On the other hand, some point out, cerebral palsy is also a developmental disability, making the term so broad it lacks the specificity of “retarded.”
When the Friends Of Retarded hold a luncheon meeting at the Palm Beach Habilitation Center, Executive Director Tina Phillips posts only the acronym “FOR” on the daily activities board. She is as passionate in her praise for the organization as she is candid in her disapproval of the name.
“It’s an important organization, but they’re not going to attract younger parents and younger people by carrying around old baggage,” she says. “It’s old baggage and insensitive baggage.”
At the center’s Thanksgiving luncheon, Mrs. Phillips sketched a suggestion on a paper napkin: “FOR People With Disabilities (formerly Friends Of Retarded).”
“I wish they’d change their name and never stop doing what they’re doing,” Mrs. Phillips says, “because their love is so powerful. The minute they walk in the room, it’s a powerful feeling.”
As outspoken in his defense of “retarded” as Mrs. Phillips in her opposition is Fred Eisinger, executive director of Seagull Industries for the Disabled.
“My personal opinion is that it’s not negative,” Mr. Eisinger says. “It’s a word people understand, and to use another word instead is to camouflage who they are, as if it’s something to be ashamed of.”

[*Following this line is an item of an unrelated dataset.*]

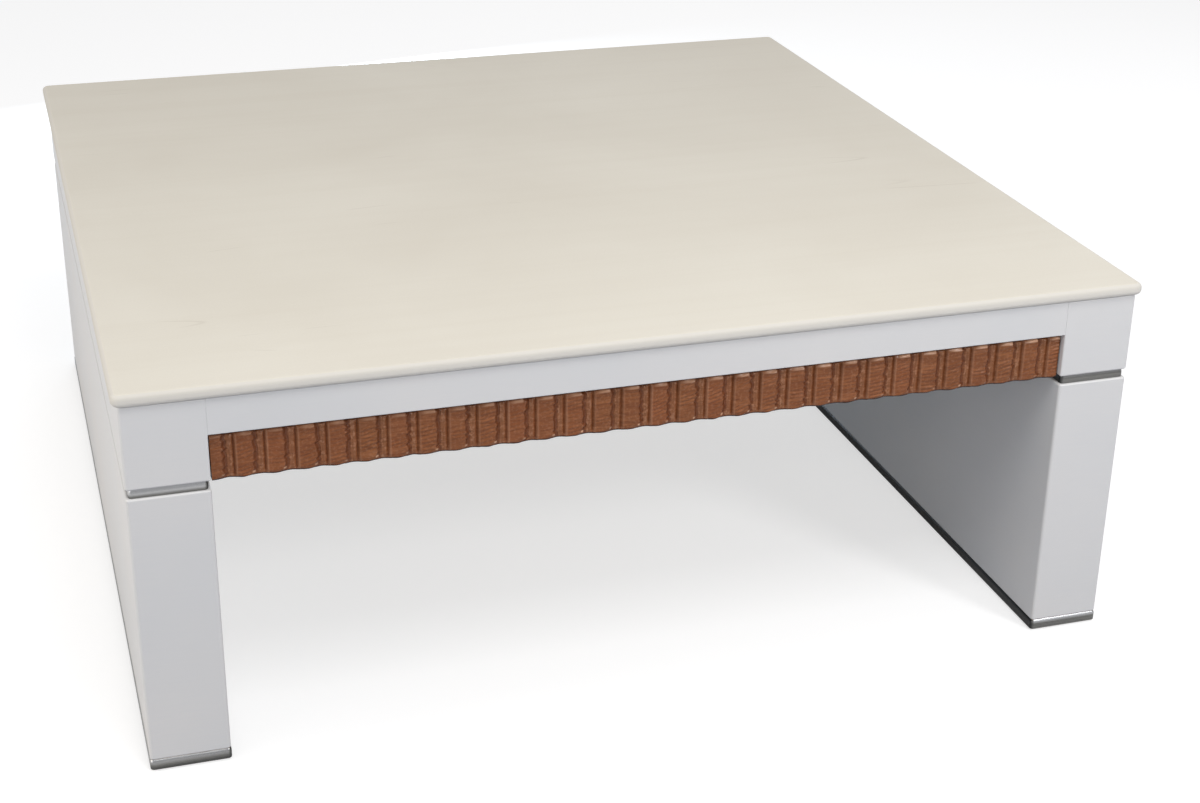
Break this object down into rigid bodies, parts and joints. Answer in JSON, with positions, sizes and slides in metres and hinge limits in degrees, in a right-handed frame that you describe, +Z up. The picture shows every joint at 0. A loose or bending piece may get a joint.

Certainly no group has wrestled with the question longer than the Arc, a national organization based in Silver Spring, with independent chapters throughout the country.
In 1953, the group was founded as the National Association for Retarded Children.
In 1973, it became the National Association for Retarded Citizens.
In 1981, it became Association for Retarded Citizens of the United States and adopted a simple logo that said “ARC.”
Since 1992, it has been simply the Arc of the United States.
“No other term means the same thing,” says Steve Eidelman, the Arc’s national director. “And there is no other good term, so no one knows what to do. We just try to minimize the use.”